La Libertad → Santa Ana – 45 min de bus, puis 1 h 15 et 20 min
Il est très difficile de croire que le Salvador, où je me promène depuis hier, était il y a encore quelques années le pays « en paix » avec le plus haut taux d’homicides volontaires au monde, principalement à cause des maras, de puissant gangs armés qui faisaient régner la terreur : en 2015, ce taux était de 105 pour 100 000 habitants ! À titre de comparaison, il tourne autour de 1,5 en France, quand au Japon il est de 0,28. Autant vous dire que les touristes ne se baladaient guère dans le coin…
Et puis en 2019, le jeune et charismatique candidat indépendant Nayib Bukele, 37 ans, est élu à la tête du pays, remportant triomphalement 53 % des voix dès le premier tour. Son credo : libéral sur le plan économique, conservateur sur le plan sociétal, avec un gros tour de vis sécuritaire. S’il commence plutôt soft, notamment en négociant des trêves avec les principaux gangs, en 2022 une nouvelle vague d’assassinats lui fait revoir ses positions. Désormais, fini l’État de droit, trop contraignant, on va plutôt construire d’immenses prisons de haute sécurité, puis mettre dedans tout ceux dont la tronche ne nous revient pas, sans jugement, et pour une durée indéterminée…

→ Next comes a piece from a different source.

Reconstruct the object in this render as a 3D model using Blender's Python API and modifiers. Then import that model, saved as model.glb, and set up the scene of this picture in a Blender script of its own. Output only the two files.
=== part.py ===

Alors techniquement, ça marche, puisque l’an dernier, le taux d’homicide volontaire du Salvador est descendu à 1,9 ! Bukele est véritablement adulé par sa population, avec plus de 80% des Salvadoriens qui approuvent sa politique : il est facilement réélu en 2024, et se qualifie sur son compte X (son média de communication favori) de « Dictateur le plus cool du monde ». Le pays détient en revanche un nouveau record du monde : le taux de détention, entre 1 et 1,2% (0,1% en France). Les 100 000 innocents qui croupissent en prison : des victimes collatérales assumées. Les centaines de morts de brutalités policières : la fin justifie les moyens.
Hier, j’ai pu me promener en soirée à La Libertad, le principal port du pays, une ancienne plaque tournante du trafic, véritable zone de guerre il y a 4 ans. Les milliers de Salvadoriens déambulant sur le front de mer en se gavant de glaces semblaient tous particulièrement détendu. Et aujourd’hui, en ce Vendredi Saint, j’ai pu assister à diverses processions nocturnes à Santa Ana, avec une foule de gens venus en famille exprimer leur dévotion, en toute sécurité. J’ai été interpellé des dizaines de fois par des locaux curieux, souriants, extrêmement sympathiques, désireux d’aider, et fiers de leur pays.
Alors évidemment, en ardent défenseur de la démocratie et de la liberté, c’est toujours compliqué d’approuver l’action d’un État totalitaire et répressif. Mais si cela permet à des millions de personnes de vivre dans la paix et dans la joie, qui sommes-nous pour juger ?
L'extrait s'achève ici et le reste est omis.